Reducing frontline employees is a dangerous game as automated response systems and web based support might not be able to create the emotionally connection with customers that most corporations marketing campaigns are based on. What customers expect and what they get will be quite different – automated and generic response does not create engaged customers.

These kinds of headcount reduction and reductions in funding to training programs, maintenance of equipment and R&D to improve the bottom line has not exactly been rare. There might not be anything legally wrong with doing this but ethically there can be issues.
From a governance issue, under-investing in people and under-investing in the revenue generating part of business is considered stealing from the future to benefit today. This is especially a problem when executives are paid based on P&L metrics and share compensated affected heavily by earnings per share. It could be seen as stealing from the future for own personal gain.

The increased cashflow from these activities has predominantly been reinvested in the company’s own equity as pointed out in the Harvard Business Review article: Profits without prosperity, with increases in share price as a result. The problem is that this is not an investment in the business future and based on assumption that the existing base of competitiveness is relatively safe. Companies might believe there is safety in size, like Kodak did or safety in technology as Nokia did. They might think that their brand is the strong enough – like Blockbuster or Motorola did.

Unfortunately for these companies there is a new breed of predator in the corporate jungle. Companies like Google, amazon, Netflix, Tesla and Apple are redefining the rules of the game in ways the more mature companies has no response to within their current way of thinking. 

The mature companies think that the new companies have created their competitiveness through people-less assets like computers, artificial intelligence, automation, robots and Internet based offerings and assume that reduction in headcount is the way forward.

What they have failed to understand is that all of these companies only create competitive advantage through their people and not at the expense of their people.

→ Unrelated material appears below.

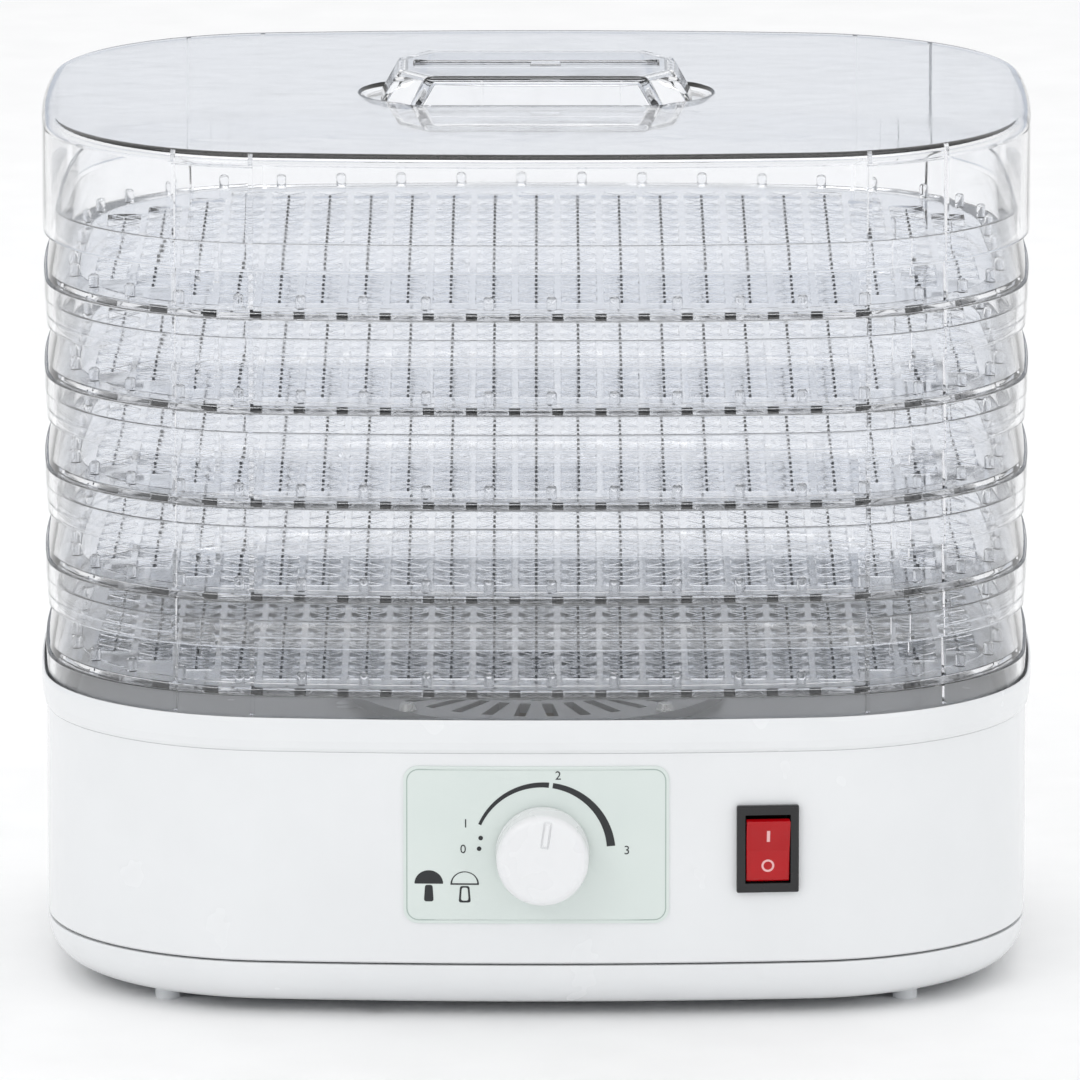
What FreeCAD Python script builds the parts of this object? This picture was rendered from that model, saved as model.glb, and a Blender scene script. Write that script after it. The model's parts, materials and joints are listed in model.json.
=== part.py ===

If they wanted to take a closer look they would see companies highly focused on getting the right kind of people, making sure they are continuously developed and satisfied.

These companies know what is well established outside the economic and financial circles – probably also in these circles but not stated publicly – that human beings are not only rational people but more importantly emotional beings that are affected by the social context around them.

They make sure that their employee are not only rationally connected to the companies though satisfaction but more importantly connected emotionally through engagement. Connected to the purpose of the corporation – the “Why” of the corporation.

These companies also have a belief that employees are the only true source of competitiveness, even if it manifests itself through products, systems, knowledge or other employee made artifacts.


Employees make a difference. Employee engagement matters.